GOAL:
Send back exactly the lines from the opening line of the records below through the one with "base_front = 83; // [80:0.5:100]".

RECORDED INFORMATION:
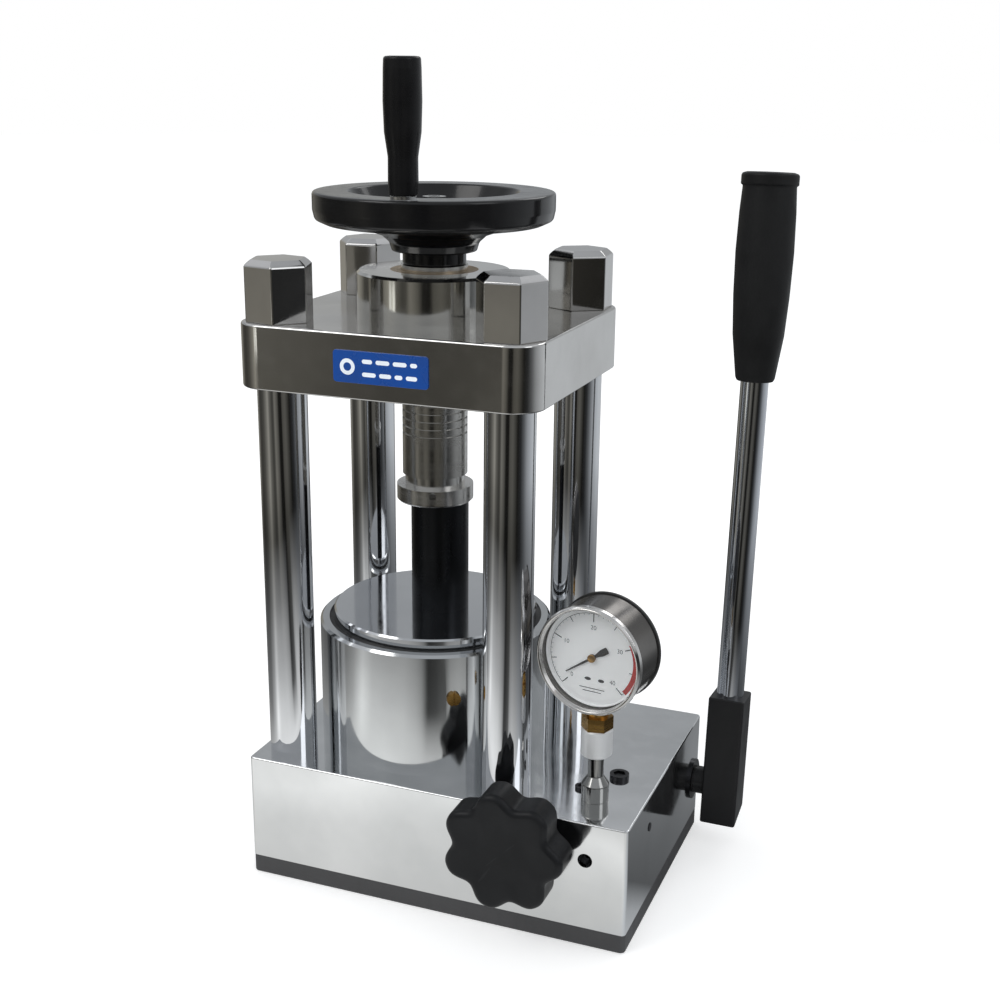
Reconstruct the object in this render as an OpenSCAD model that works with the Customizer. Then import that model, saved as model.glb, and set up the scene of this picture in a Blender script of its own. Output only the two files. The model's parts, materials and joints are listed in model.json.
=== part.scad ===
// Bench-top hydraulic tablet press with four columns, a screw-down pressure head,
// a hand pump, a release valve and a pressure gauge.
// The press axis is the Z axis, the floor is z = 0, the operator stands on the -Y side.
// Every length is in millimetres and every angle in degrees.

/* [Base] */
// width of the base block from side to side
base_w = 233; // [220:1:260]
// depth of the base block from front to back
base_d = 160; // [156:1:190]
// height of the steel base block without the rubber pad
base_h = 64.5; // [60:0.5:80]
// thickness of the rubber pad under the base
pad_h = 11; // [6:0.5:16]
// distance from the press axis to the left face of the base
base_left = 84; // [84:0.5:95]
// distance from the press axis to the front face of the base
base_front = 83; // [80:0.5:100]

/* [Frame] */
// diameter of the four chromed columns
column_dia = 28; // [22:0.5:31]
// distance between the left and right column axes
column_gap_x = 137; // [132:0.5:150]
// distance between the front and rear column axes
column_gap_y = 113; // [110:0.5:120]
// clear height between the base and the top plate
clear_h = 221; // [200:1:260]
// thickness of the top plate
plate_t = 36; // [26:0.5:44]
// how far the top plate reaches past the column axes
plate_reach = 20.5; // [19:0.5:26]
// radius of the upright corners of the top plate
plate_corner = 18; // [8:1:18]
// width across the flats of the tall column nuts
nut_af = 34; // [31:0.5:38]
// height of the tall column nuts
nut_h = 34; // [28:0.5:40]

/* [Cylinder and ram] */
// outside diameter of the hydraulic cylinder
cylinder_dia = 139; // [134:0.5:142]
// height of the hydraulic cylinder above the base
cylinder_h = 74.5; // [66:0.5:80]
// diameter of the ram
ram_dia = 122; // [104:0.5:122]
// height of the ram above the rim of the cylinder
ram_lift = 6.3; // [5.5:0.1:12]
// diameter of the die standing on the ram
die_dia = 34; // [28:0.5:40]

/* [Screw and handwheel] */
// diameter of the lead screw
screw_dia = 38; // [30:0.5:40]
// distance between neighbouring thread turns
screw_pitch = 4.5; // [3:0.25:6]
// diameter of the round nut housing on the top plate
housing_dia = 88; // [84:1:92]
// height of the nut housing above the top plate
housing_h = 25; // [18:0.5:32]
// diameter of the flange of the pressure head
head_dia = 45; // [42:0.5:54]
// outside diameter of the handwheel
wheel_dia = 136; // [128:1:160]
// length of the crank grip on the handwheel
crank_len = 69.5; // [50:0.5:90]

/* [Pump lever] */
// diameter of the lever tube
lever_dia = 16.5; // [14:0.5:18]
// distance from the lever pivot to the end of the grip
lever_len = 374.5; // [300:0.5:420]
// angle by which the lever leans back from upright
lever_lean = 5; // [0:0.5:10]
// diameter of the pump shaft
shaft_dia = 17; // [14:0.5:18]
// distance from the pump shaft axis to the crank pin
arm_reach = 12; // [10:0.5:13]

/* [Gauge and valve] */
// outside diameter of the gauge case
gauge_dia = 60; // [50:1:64]
// height of the gauge centre above the floor
gauge_z = 163.3; // [155:0.5:180]
// angle by which the gauge face is turned to the left
gauge_turn = 8; // [0:1:20]
// diameter of the star knob of the release valve
knob_dia = 70; // [56:1:72]

/* [Fits] */
// radial clearance of parts that turn or slide in each other
running_gap = 0.05; // [0.02:0.01:0.09]
// radial clearance of bolts in their holes
bolt_gap = 0.3; // [0.2:0.05:0.5]
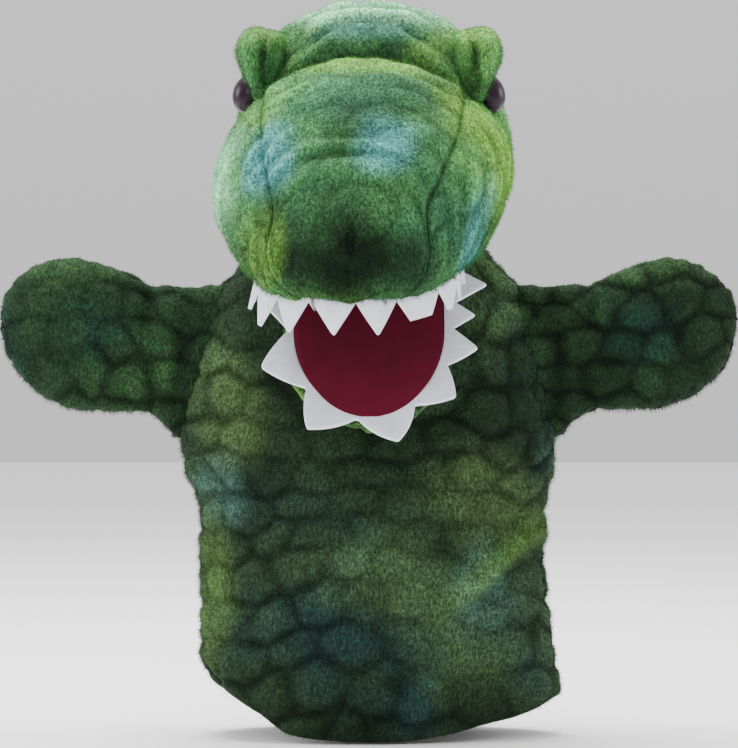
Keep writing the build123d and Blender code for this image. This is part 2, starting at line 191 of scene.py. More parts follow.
def through(table, at):
    """Monotone smooth curves through the rows of a table whose first column is the position."""
    t = np.array(sorted(table), float)
    x, y = t[:, 0], t[:, 1:]
    d = np.diff(y, axis=0) / np.diff(x)[:, None]
    m = np.zeros_like(y)
    inner = np.where(d[:-1] * d[1:] > 0, 2 * d[:-1] * d[1:] / (d[:-1] + d[1:] + 1e-12), 0)
    m[1:-1] = inner
    m[0], m[-1] = d[0], d[-1]
    at = np.clip(np.asarray(at, float), x[0], x[-1])
    k = np.clip(np.searchsorted(x, at) - 1, 0, len(x) - 2)
    h = (x[k + 1] - x[k])[..., None]
    s = ((at - x[k]) / (x[k + 1] - x[k]))[..., None]
    out = (
        (2 * s**3 - 3 * s**2 + 1) * y[k] + (s**3 - 2 * s**2 + s) * h * m[k]
        + (3 * s**2 - 2 * s**3) * y[k + 1] + (s**3 - s**2) * h * m[k + 1]
    )
    return [out[..., i] for i in range(y.shape[1])]


CELL_WARP = 0.16
ROW_WAVE = 0.5
CELL_JITTER = 0.50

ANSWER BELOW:
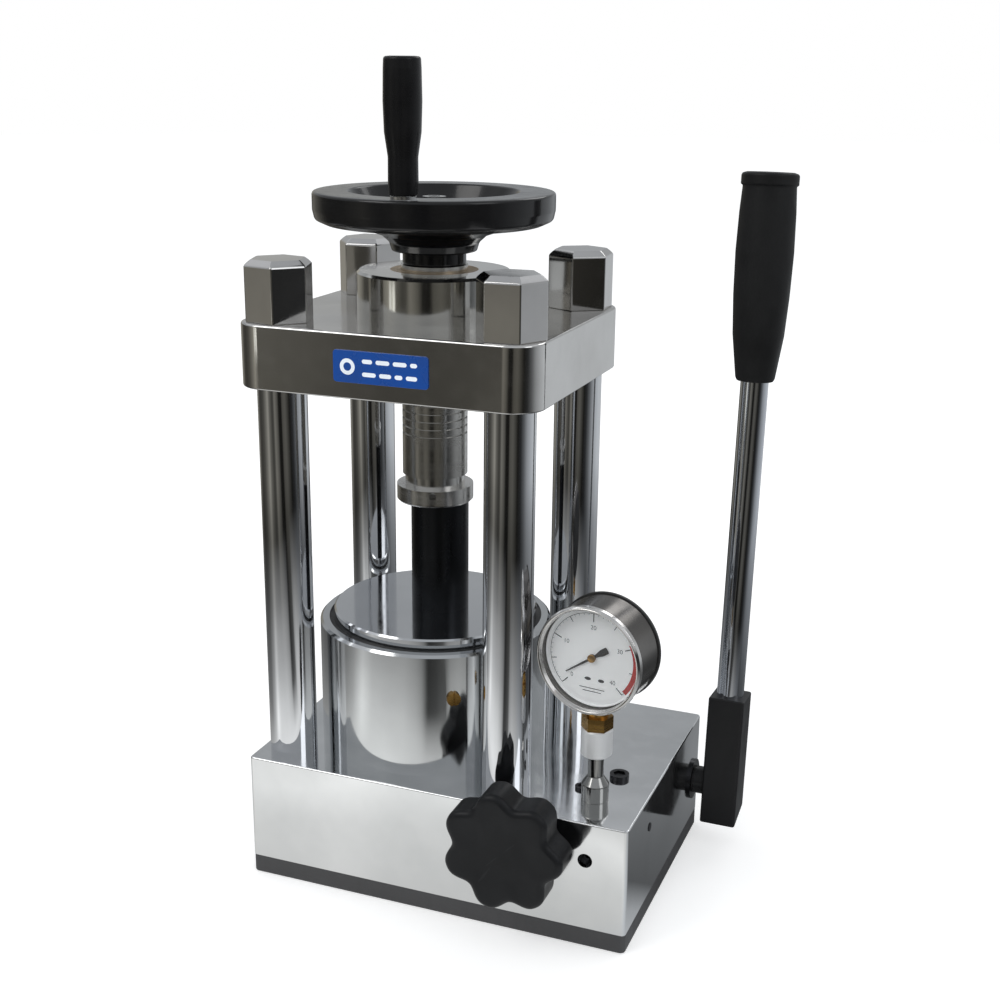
Reconstruct the object in this render as an OpenSCAD model that works with the Customizer. Then import that model, saved as model.glb, and set up the scene of this picture in a Blender script of its own. Output only the two files. The model's parts, materials and joints are listed in model.json.
=== part.scad ===
// Bench-top hydraulic tablet press with four columns, a screw-down pressure head,
// a hand pump, a release valve and a pressure gauge.
// The press axis is the Z axis, the floor is z = 0, the operator stands on the -Y side.
// Every length is in millimetres and every angle in degrees.

/* [Base] */
// width of the base block from side to side
base_w = 233; // [220:1:260]
// depth of the base block from front to back
base_d = 160; // [156:1:190]
// height of the steel base block without the rubber pad
base_h = 64.5; // [60:0.5:80]
// thickness of the rubber pad under the base
pad_h = 11; // [6:0.5:16]
// distance from the press axis to the left face of the base
base_left = 84; // [84:0.5:95]
// distance from the press axis to the front face of the base
base_front = 83; // [80:0.5:100]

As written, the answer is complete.